Bosch Fellow in Public Policy - Class of Spring 2011


Todd Gitlin was a noted authority on American culture and media, who combined the academic disciplines of communication, sociology, popular culture, and political science in his work. His recent publications are The Bulldozer and the Big Tent: Blind Republicans, Lame Democrats, and the Recovery of American Ideals (Wiley & Sons, 2007), The Intellectuals and the Flag (Columbia University Press, 2006), Letters to a Young Activist (Basic Books, 2003), and The Chosen Peoples: America, Israel, and the Ordeals of Divine Election, with Liel Leibovitz (Simon & Schuster, 2010).

 

Prior to joining the faculty of Columbia University, where he chaired the PhD Program in communications, Gitlin was a professor of culture, journalism, and sociology at New York University and of sociology at the University of California at Berkeley, where he directed the program in mass communications.
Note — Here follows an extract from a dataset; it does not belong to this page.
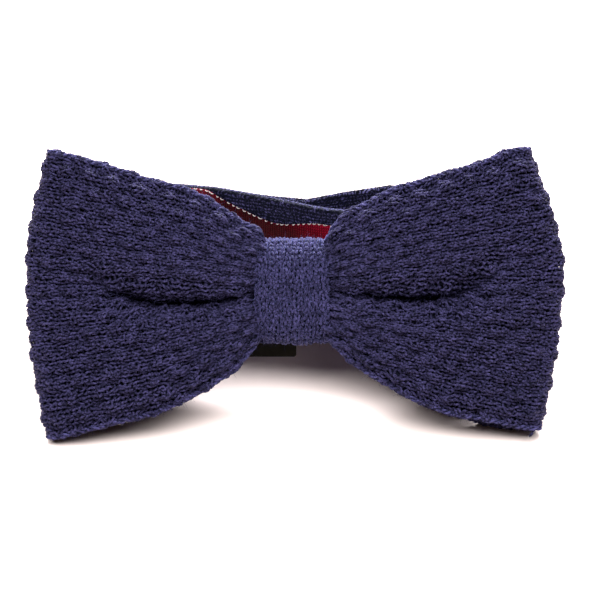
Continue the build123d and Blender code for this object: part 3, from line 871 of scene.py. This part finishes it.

A former columnist for the New York Observer and the San Francisco Examiner, Gitlin was a regular contributor to the “Entanglements” blog at the New Republic Online, and to tpmcafe.com. He contributed to the New York Times, Los Angeles Times, Washington Post, San Francisco Chronicle, Boston Globe, Dissent, and New Republic, among others. He appeared on numerous television and radio programs, including on PBS, ABC, CBS, CNN, and NPR. In addition to his scholarly work, Gitlin published a book of poetry and two novels, The Murder of Albert Einstein (Bantam, 1994) and Sacrifice (Metropolitan Books, 1999), which won the Harold U. Ribalow Prize for Fiction on Jewish themes. Counterpoint published his third novel, Undying, in February 2011.

Gitlin passed away on February 5, 2022.